● Work to do
Copy out each line below that has the word "handed" in it.

Begin Extracted records

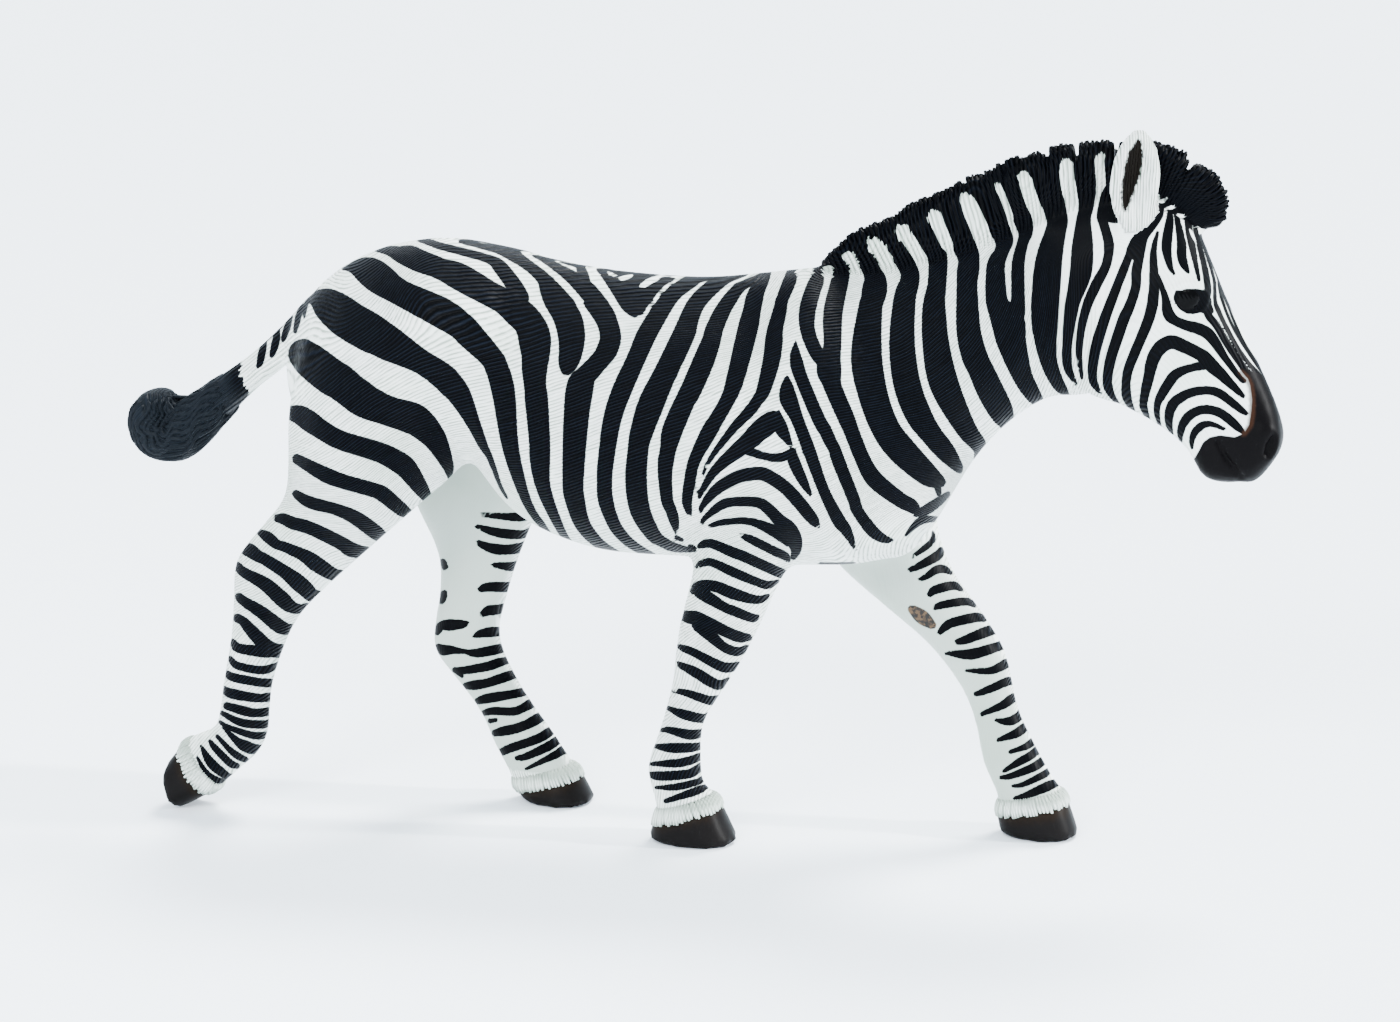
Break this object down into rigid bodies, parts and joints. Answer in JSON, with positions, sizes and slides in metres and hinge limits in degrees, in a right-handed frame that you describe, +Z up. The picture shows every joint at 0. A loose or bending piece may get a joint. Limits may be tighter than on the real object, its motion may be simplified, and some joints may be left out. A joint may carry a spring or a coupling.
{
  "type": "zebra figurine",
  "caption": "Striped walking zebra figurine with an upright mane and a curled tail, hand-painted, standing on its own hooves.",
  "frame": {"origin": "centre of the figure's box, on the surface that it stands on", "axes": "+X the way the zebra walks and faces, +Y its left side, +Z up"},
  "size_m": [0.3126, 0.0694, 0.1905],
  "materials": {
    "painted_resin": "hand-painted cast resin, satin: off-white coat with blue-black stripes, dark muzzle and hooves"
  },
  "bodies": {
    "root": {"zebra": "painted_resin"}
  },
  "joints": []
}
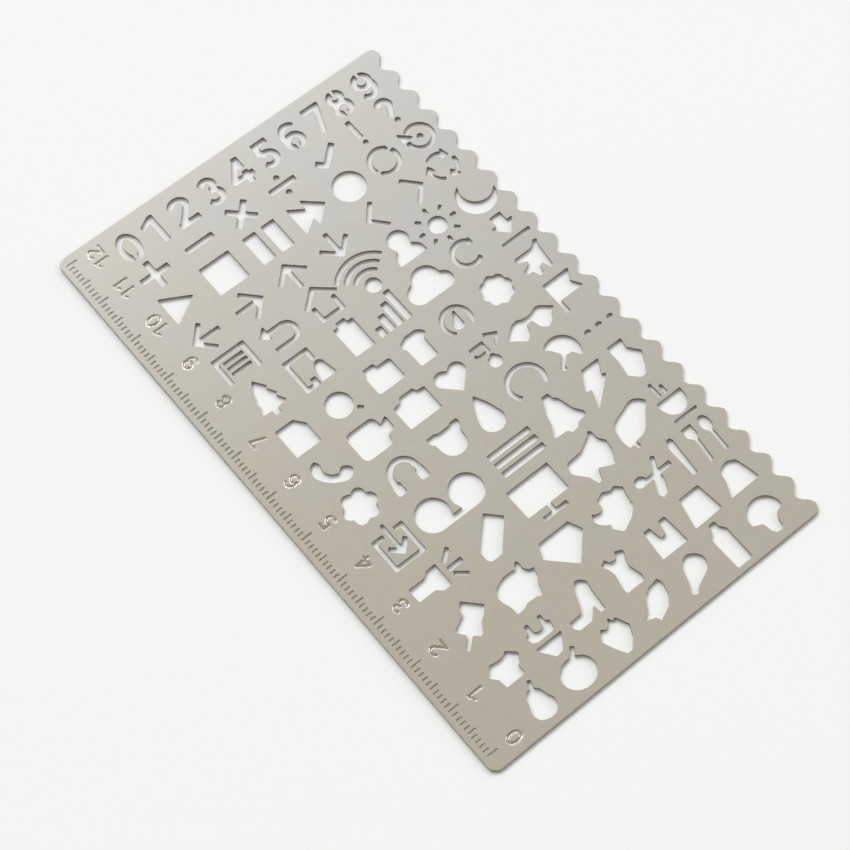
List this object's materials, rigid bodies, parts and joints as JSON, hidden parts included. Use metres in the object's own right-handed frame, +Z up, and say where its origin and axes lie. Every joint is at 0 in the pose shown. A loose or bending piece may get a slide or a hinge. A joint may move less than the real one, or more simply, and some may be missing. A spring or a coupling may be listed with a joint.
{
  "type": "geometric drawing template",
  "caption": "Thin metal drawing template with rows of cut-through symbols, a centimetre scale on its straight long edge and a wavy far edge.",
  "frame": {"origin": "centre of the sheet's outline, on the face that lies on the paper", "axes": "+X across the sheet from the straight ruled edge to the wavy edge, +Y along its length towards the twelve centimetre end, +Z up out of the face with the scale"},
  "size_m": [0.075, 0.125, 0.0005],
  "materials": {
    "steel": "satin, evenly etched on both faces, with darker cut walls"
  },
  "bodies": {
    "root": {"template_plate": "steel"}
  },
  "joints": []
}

End Extracted records
Begin Extracted records

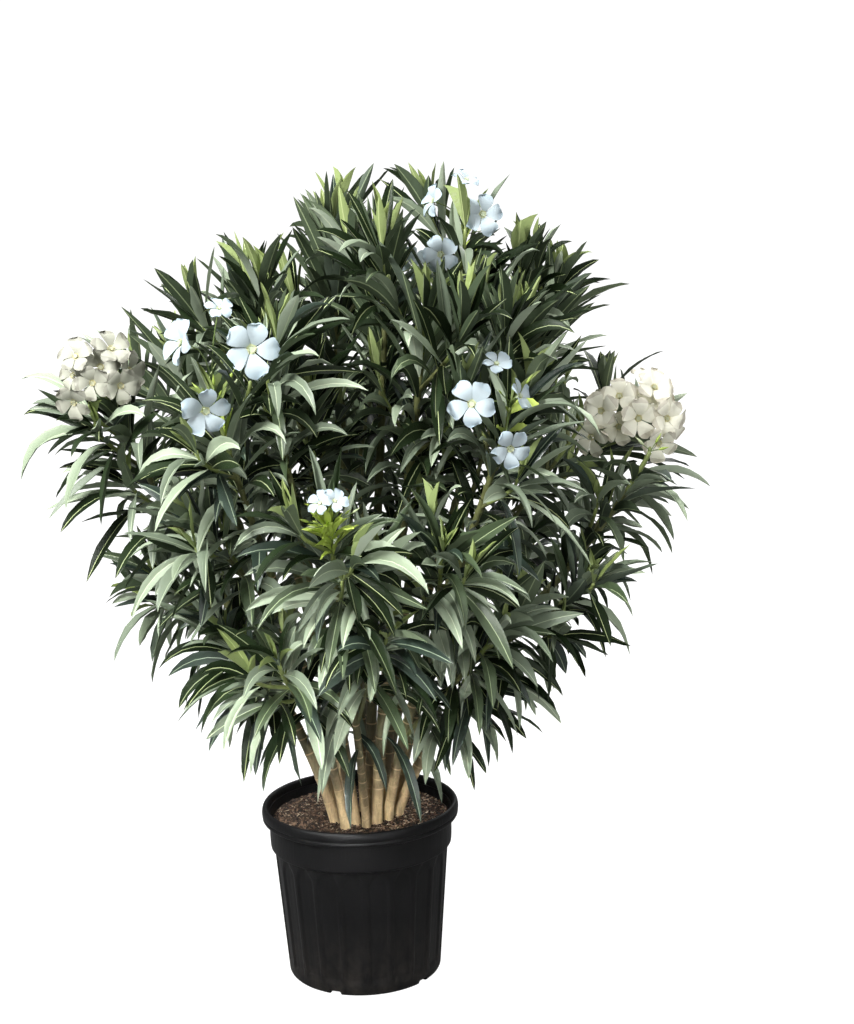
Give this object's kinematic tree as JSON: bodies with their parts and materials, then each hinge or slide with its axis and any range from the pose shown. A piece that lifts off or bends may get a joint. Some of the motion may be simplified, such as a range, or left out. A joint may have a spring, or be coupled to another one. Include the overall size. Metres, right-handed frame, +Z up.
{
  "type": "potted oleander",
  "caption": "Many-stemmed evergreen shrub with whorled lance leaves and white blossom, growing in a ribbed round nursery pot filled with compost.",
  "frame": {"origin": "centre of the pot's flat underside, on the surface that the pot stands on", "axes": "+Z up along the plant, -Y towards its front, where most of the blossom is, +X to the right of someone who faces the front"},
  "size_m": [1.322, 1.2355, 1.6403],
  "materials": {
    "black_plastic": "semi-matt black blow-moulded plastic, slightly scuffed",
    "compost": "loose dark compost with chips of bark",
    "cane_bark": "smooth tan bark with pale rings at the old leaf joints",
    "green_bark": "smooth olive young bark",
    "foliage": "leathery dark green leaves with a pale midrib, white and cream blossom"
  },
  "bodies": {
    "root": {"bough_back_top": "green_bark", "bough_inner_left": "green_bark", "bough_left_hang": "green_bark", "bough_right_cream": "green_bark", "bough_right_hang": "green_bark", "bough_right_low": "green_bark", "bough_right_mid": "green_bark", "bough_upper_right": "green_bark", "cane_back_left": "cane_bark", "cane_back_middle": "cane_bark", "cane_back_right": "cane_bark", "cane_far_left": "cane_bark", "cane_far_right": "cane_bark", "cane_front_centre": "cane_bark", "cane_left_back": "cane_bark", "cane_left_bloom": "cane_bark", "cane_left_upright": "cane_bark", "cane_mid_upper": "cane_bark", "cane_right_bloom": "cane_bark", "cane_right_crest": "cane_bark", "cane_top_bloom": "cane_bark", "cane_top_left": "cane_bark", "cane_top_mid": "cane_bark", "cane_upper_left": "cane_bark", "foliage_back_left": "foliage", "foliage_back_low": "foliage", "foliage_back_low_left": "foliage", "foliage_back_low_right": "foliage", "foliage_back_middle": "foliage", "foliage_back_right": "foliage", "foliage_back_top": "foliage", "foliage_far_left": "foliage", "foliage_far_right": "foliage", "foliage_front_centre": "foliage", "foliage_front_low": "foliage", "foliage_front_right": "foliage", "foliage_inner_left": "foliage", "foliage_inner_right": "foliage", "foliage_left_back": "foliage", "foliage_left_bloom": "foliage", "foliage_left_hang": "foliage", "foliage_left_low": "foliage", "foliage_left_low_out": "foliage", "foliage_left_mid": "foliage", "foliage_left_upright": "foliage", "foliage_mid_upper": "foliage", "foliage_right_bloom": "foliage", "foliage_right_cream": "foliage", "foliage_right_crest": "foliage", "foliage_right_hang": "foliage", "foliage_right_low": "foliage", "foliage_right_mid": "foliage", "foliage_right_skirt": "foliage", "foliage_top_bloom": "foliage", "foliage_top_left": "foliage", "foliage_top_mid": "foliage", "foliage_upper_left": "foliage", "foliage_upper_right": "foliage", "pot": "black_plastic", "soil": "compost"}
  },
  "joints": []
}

End Extracted records
Begin Extracted records

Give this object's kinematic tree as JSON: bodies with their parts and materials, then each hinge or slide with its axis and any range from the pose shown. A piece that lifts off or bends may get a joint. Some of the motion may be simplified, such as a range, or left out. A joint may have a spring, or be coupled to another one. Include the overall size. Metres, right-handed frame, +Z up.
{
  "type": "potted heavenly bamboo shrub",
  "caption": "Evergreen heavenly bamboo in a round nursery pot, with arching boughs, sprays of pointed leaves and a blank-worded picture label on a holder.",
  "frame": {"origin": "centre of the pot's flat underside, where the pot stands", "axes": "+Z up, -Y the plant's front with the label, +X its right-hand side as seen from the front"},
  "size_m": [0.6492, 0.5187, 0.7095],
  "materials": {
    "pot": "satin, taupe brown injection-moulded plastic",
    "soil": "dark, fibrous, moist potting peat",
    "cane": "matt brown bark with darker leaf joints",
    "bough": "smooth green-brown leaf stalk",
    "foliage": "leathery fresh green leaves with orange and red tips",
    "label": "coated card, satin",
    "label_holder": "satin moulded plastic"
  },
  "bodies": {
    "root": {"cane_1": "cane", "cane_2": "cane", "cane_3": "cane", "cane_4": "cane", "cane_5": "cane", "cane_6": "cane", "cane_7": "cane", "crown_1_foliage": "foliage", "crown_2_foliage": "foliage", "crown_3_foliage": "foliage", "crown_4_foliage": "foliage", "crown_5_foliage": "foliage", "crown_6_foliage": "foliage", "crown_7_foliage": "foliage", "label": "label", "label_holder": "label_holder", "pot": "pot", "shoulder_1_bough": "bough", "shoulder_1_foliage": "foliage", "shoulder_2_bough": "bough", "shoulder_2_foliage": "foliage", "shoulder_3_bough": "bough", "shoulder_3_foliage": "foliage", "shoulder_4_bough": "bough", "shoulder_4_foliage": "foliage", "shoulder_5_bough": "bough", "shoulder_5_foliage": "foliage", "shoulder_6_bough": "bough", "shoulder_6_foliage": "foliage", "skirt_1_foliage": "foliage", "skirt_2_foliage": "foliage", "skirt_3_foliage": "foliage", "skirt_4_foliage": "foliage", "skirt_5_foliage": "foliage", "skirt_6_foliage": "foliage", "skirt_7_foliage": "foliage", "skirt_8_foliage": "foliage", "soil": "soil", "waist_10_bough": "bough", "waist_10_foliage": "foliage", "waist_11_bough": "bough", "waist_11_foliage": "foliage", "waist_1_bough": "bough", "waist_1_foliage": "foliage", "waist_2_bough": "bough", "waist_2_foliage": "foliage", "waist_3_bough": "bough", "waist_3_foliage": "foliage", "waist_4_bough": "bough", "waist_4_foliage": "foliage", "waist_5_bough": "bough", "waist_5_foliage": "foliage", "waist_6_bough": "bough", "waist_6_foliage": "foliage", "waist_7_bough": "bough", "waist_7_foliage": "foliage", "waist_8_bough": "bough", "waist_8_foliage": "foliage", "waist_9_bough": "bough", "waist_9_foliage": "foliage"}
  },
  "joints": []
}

End Extracted records

● Answer to the task
Break this object down into rigid bodies, parts and joints. Answer in JSON, with positions, sizes and slides in metres and hinge limits in degrees, in a right-handed frame that you describe, +Z up. The picture shows every joint at 0. A loose or bending piece may get a joint. Limits may be tighter than on the real object, its motion may be simplified, and some joints may be left out. A joint may carry a spring or a coupling.
List this object's materials, rigid bodies, parts and joints as JSON, hidden parts included. Use metres in the object's own right-handed frame, +Z up, and say where its origin and axes lie. Every joint is at 0 in the pose shown. A loose or bending piece may get a slide or a hinge. A joint may move less than the real one, or more simply, and some may be missing. A spring or a coupling may be listed with a joint.
Give this object's kinematic tree as JSON: bodies with their parts and materials, then each hinge or slide with its axis and any range from the pose shown. A piece that lifts off or bends may get a joint. Some of the motion may be simplified, such as a range, or left out. A joint may have a spring, or be coupled to another one. Include the overall size. Metres, right-handed frame, +Z up.
Give this object's kinematic tree as JSON: bodies with their parts and materials, then each hinge or slide with its axis and any range from the pose shown. A piece that lifts off or bends may get a joint. Some of the motion may be simplified, such as a range, or left out. A joint may have a spring, or be coupled to another one. Include the overall size. Metres, right-handed frame, +Z up.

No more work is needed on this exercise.